_WHAT IS REQUIRED_.
Give all of the lines again, with nothing added or dropped.
[begin RECORDED DATA]
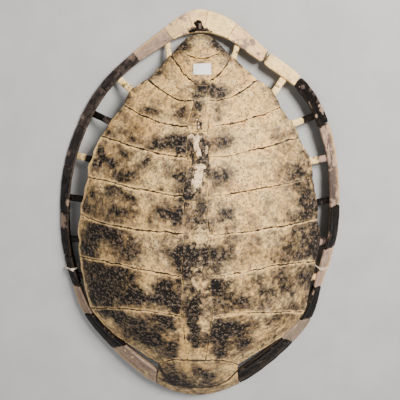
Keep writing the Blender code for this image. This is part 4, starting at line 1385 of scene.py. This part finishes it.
# %% Middle plates
def neural(number):
    """One bone of the middle row: a thick worn plate with its piece of backbone."""
    front, rear = MIDDLE_JOINTS[number - 1], MIDDLE_JOINTS[number]
    length = rear - front
    v = graded(column_count(length), np.array([length]))[:, 0]
    y = front + v * length
    left = joint_wave(np.stack([strip_edge(y, "left"), y], 1), 500 + number, 0.5)
    right = joint_wave(np.stack([strip_edge(y, "right"), y], 1), 520 + number, 0.5)
    u = graded(column_count(44), np.array([40]))[:, 0]
    plan = left[:, None] * (1 - u)[None, :, None] + right[:, None] * u[None, :, None]
    for row, seed in ((0, 540 + number - 1), (-1, 540 + number)):
        line = joint_wave(plan[row].copy(), seed, 1.0)
        fade = np.exp(-np.abs(y - y[row]) / 6)
        plan += (line - plan[row])[None] * fade[:, None, None]
    plan = pulled_in(plan, JOINT_GAP / 2, ("first", "last", "left", "right"))
    halo = ((0.35, 0.35, 0.25, 0.25), (3.0, 3.0, 2.5, 2.5))
    shown = (0.9 if number == 1 else 0.45, 0.8 if number == 1 else 0.3)
    parts = plate_parts(plan, PLATE_THICK, halo, 60 + number, shown=shown)
    parts += spool_parts(front, rear, 0.8 if number == 9 else 1.0)
    return make_piece(f"bone_neural_{number}", parts, [f"neural_{number}"])


for number in range(1, 10):
    neural(number)
print("with the middle row", len(made_pieces), "pieces")

# %% [markdown]
# The head end has one wide plate with a thick lip and a groove, and the tail end has two small
# plates between the last ribs. The rib plate code could be stretched to make them, but their
# edges follow other lines. So each is a grid between two lines of its own.


# %% Plate at the head end
def nuchal():
    """The wide plate at the head end: thick at its front edge, with a groove round its front."""
    s_left = np.linspace(1 / 3, 0, column_count(70))
    s_right = np.linspace(0, 1 / 3, column_count(70))
    between = np.linspace(0, 1, column_count(42))[1:-1, None]
    dense = np.linspace(0, 1, 500)
    waved = {side: joint_wave(side_line(0, side, dense), 150 if side == "left" else 100)
             for side in ("left", "right")}
    rear_left, rear_right = [
        np.stack([np.interp(s, dense, waved[side][:, k]) for k in (0, 1)], 1)
        for side, s in (("left", s_left), ("right", s_right))]
    rear = np.concatenate([rear_left, rear_left[-1] * (1 - between) + rear_right[0] * between,
                           rear_right])
    along = np.concatenate([[0], np.cumsum(np.linalg.norm(np.diff(rear, axis=0), axis=1))])
    u = graded(column_count(along[-1]), np.array([along[-1]]))[:, 0]
    rear = np.stack([np.interp(u * along[-1], along, rear[:, k]) for k in (0, 1)], 1)
    rear[1:-1] += np.stack([0 * u, 2.2 * np.sin(3 * np.pi * u) * np.exp(-((u - 0.5) / 0.4) ** 2)],
                           1)[1:-1] * 0.5
    start = RIM_COUNT / 2 - 1
    outer = rim_curve(start + 2 * u)
    v = graded(column_count(130), np.array([120.0]))[:, 0]
    plan = outer[None] * (1 - v)[:, None, None] + rear[None] * v[:, None, None]
    for column, t in ((0, start), (-1, start + 2)):
        here, inward = rim_frame(t)
        corner = here + inward * rim_width(t)
        edge = np.stack([np.interp(v, [0, 0.52, 1], [outer[column, k], corner[k],
                                                     rear[column, k]]) for k in (0, 1)], 1)
        reach = (1 - u) ** 3 if column == 0 else u ** 3
        plan += (edge - plan[:, column])[:, None] * reach[None, :, None]
    plan = pulled_in(plan, JOINT_GAP / 2, ("last", "left", "right"))
    down = edge_distances(plan)[0]
    thick = PLATE_THICK + 5 * np.exp(-((down - 9) / 14) ** 2)
    halo = ((0.0, 0.3, 0.3, 0.3), (4.0, 5.0, 3.0, 3.0))
    parts = plate_parts(plan, thick - 0.8, halo, 77, free_sides=("first",))
    count = plan.shape[0] * plan.shape[1]
    top = parts[0]["points"][:count]
    away = line_distance(top, HEAD_GROOVE)
    wide = 2.8 + 2.6 * ease(-top[:, 0], 45, 95) + 0.9 * rough(top, 12, 96, 3)
    groove = np.exp(-(away / (wide + 0.9)) ** 2)
    parts[0]["points"][:count] -= outward(top[:, :2]) * (groove * 1.8)[:, None]
    seam = parts[0]["data"]["seam"]
    seam[:count] = np.maximum(seam[:count], np.exp(-(away / wide) ** 2) * 1.1)
    stain = parts[0]["data"]["stain"]
    rim_part = 1 - ease(down.ravel(), 22, 34)
    lip_stain = 0.46 + 0.40 * rough(top, 14, 99, 4)
    stain[:count] = stain[:count] * (1 - rim_part) + lip_stain * rim_part
    return make_piece("bone_nuchal", parts, ["nuchal"])


print("head groove through", len(HEAD_GROOVE), "points")

# %% [markdown]
# Behind the last ribs two small plates close the dome. They could be one plate, but the joint
# between them is plain on the shell. Each is a grid between a front line and a rear line.

# %% Plates at the tail
def end_plate(name, front, rear, halo, seed):
    """Plate between two lines that run from left to right, such as those behind the last rib."""
    length = np.linalg.norm(front - rear, axis=1)
    v = graded(column_count(length.max()), length)
    plan = front[None] * (1 - v)[..., None] + rear[None] * v[..., None]
    edges = ("first", "last") if name.endswith("1") else ("first",)
    plan = pulled_in(plan, JOINT_GAP / 2, edges)
    free_sides = ("left", "right") if name.endswith("1") else ("left", "right", "last")
    shown = (1.0, 0.0) if name.endswith("1") else (0.55, 0.0)
    # The 1.5 makes the free edges darkest: partly dirt, partly painted shade on the sides of the
    # tail plates.
    parts = plate_parts(plan, PLATE_THICK - 1.0, halo, seed, None, free_sides, 1.5, shown)
    return make_piece("bone_" + name, parts, [name])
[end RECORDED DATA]
_RESULT OF THE TASK_.
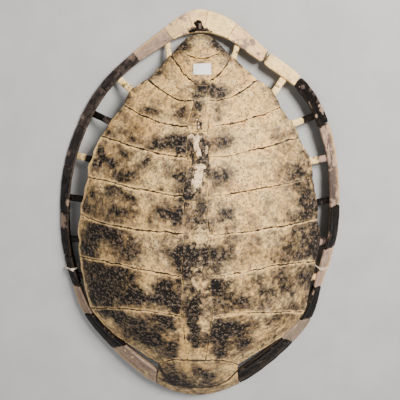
Keep writing the Blender code for this image. This is part 4, starting at line 1385 of scene.py. This part finishes it.
# %% Middle plates
def neural(number):
    """One bone of the middle row: a thick worn plate with its piece of backbone."""
    front, rear = MIDDLE_JOINTS[number - 1], MIDDLE_JOINTS[number]
    length = rear - front
    v = graded(column_count(length), np.array([length]))[:, 0]
    y = front + v * length
    left = joint_wave(np.stack([strip_edge(y, "left"), y], 1), 500 + number, 0.5)
    right = joint_wave(np.stack([strip_edge(y, "right"), y], 1), 520 + number, 0.5)
    u = graded(column_count(44), np.array([40]))[:, 0]
    plan = left[:, None] * (1 - u)[None, :, None] + right[:, None] * u[None, :, None]
    for row, seed in ((0, 540 + number - 1), (-1, 540 + number)):
        line = joint_wave(plan[row].copy(), seed, 1.0)
        fade = np.exp(-np.abs(y - y[row]) / 6)
        plan += (line - plan[row])[None] * fade[:, None, None]
    plan = pulled_in(plan, JOINT_GAP / 2, ("first", "last", "left", "right"))
    halo = ((0.35, 0.35, 0.25, 0.25), (3.0, 3.0, 2.5, 2.5))
    shown = (0.9 if number == 1 else 0.45, 0.8 if number == 1 else 0.3)
    parts = plate_parts(plan, PLATE_THICK, halo, 60 + number, shown=shown)
    parts += spool_parts(front, rear, 0.8 if number == 9 else 1.0)
    return make_piece(f"bone_neural_{number}", parts, [f"neural_{number}"])


for number in range(1, 10):
    neural(number)
print("with the middle row", len(made_pieces), "pieces")

# %% [markdown]
# The head end has one wide plate with a thick lip and a groove, and the tail end has two small
# plates between the last ribs. The rib plate code could be stretched to make them, but their
# edges follow other lines. So each is a grid between two lines of its own.


# %% Plate at the head end
def nuchal():
    """The wide plate at the head end: thick at its front edge, with a groove round its front."""
    s_left = np.linspace(1 / 3, 0, column_count(70))
    s_right = np.linspace(0, 1 / 3, column_count(70))
    between = np.linspace(0, 1, column_count(42))[1:-1, None]
    dense = np.linspace(0, 1, 500)
    waved = {side: joint_wave(side_line(0, side, dense), 150 if side == "left" else 100)
             for side in ("left", "right")}
    rear_left, rear_right = [
        np.stack([np.interp(s, dense, waved[side][:, k]) for k in (0, 1)], 1)
        for side, s in (("left", s_left), ("right", s_right))]
    rear = np.concatenate([rear_left, rear_left[-1] * (1 - between) + rear_right[0] * between,
                           rear_right])
    along = np.concatenate([[0], np.cumsum(np.linalg.norm(np.diff(rear, axis=0), axis=1))])
    u = graded(column_count(along[-1]), np.array([along[-1]]))[:, 0]
    rear = np.stack([np.interp(u * along[-1], along, rear[:, k]) for k in (0, 1)], 1)
    rear[1:-1] += np.stack([0 * u, 2.2 * np.sin(3 * np.pi * u) * np.exp(-((u - 0.5) / 0.4) ** 2)],
                           1)[1:-1] * 0.5
    start = RIM_COUNT / 2 - 1
    outer = rim_curve(start + 2 * u)
    v = graded(column_count(130), np.array([120.0]))[:, 0]
    plan = outer[None] * (1 - v)[:, None, None] + rear[None] * v[:, None, None]
    for column, t in ((0, start), (-1, start + 2)):
        here, inward = rim_frame(t)
        corner = here + inward * rim_width(t)
        edge = np.stack([np.interp(v, [0, 0.52, 1], [outer[column, k], corner[k],
                                                     rear[column, k]]) for k in (0, 1)], 1)
        reach = (1 - u) ** 3 if column == 0 else u ** 3
        plan += (edge - plan[:, column])[:, None] * reach[None, :, None]
    plan = pulled_in(plan, JOINT_GAP / 2, ("last", "left", "right"))
    down = edge_distances(plan)[0]
    thick = PLATE_THICK + 5 * np.exp(-((down - 9) / 14) ** 2)
    halo = ((0.0, 0.3, 0.3, 0.3), (4.0, 5.0, 3.0, 3.0))
    parts = plate_parts(plan, thick - 0.8, halo, 77, free_sides=("first",))
    count = plan.shape[0] * plan.shape[1]
    top = parts[0]["points"][:count]
    away = line_distance(top, HEAD_GROOVE)
    wide = 2.8 + 2.6 * ease(-top[:, 0], 45, 95) + 0.9 * rough(top, 12, 96, 3)
    groove = np.exp(-(away / (wide + 0.9)) ** 2)
    parts[0]["points"][:count] -= outward(top[:, :2]) * (groove * 1.8)[:, None]
    seam = parts[0]["data"]["seam"]
    seam[:count] = np.maximum(seam[:count], np.exp(-(away / wide) ** 2) * 1.1)
    stain = parts[0]["data"]["stain"]
    rim_part = 1 - ease(down.ravel(), 22, 34)
    lip_stain = 0.46 + 0.40 * rough(top, 14, 99, 4)
    stain[:count] = stain[:count] * (1 - rim_part) + lip_stain * rim_part
    return make_piece("bone_nuchal", parts, ["nuchal"])


print("head groove through", len(HEAD_GROOVE), "points")

# %% [markdown]
# Behind the last ribs two small plates close the dome. They could be one plate, but the joint
# between them is plain on the shell. Each is a grid between a front line and a rear line.

# %% Plates at the tail
def end_plate(name, front, rear, halo, seed):
    """Plate between two lines that run from left to right, such as those behind the last rib."""
    length = np.linalg.norm(front - rear, axis=1)
    v = graded(column_count(length.max()), length)
    plan = front[None] * (1 - v)[..., None] + rear[None] * v[..., None]
    edges = ("first", "last") if name.endswith("1") else ("first",)
    plan = pulled_in(plan, JOINT_GAP / 2, edges)
    free_sides = ("left", "right") if name.endswith("1") else ("left", "right", "last")
    shown = (1.0, 0.0) if name.endswith("1") else (0.55, 0.0)
    # The 1.5 makes the free edges darkest: partly dirt, partly painted shade on the sides of the
    # tail plates.
    parts = plate_parts(plan, PLATE_THICK - 1.0, halo, seed, None, free_sides, 1.5, shown)
    return make_piece("bone_" + name, parts, [name])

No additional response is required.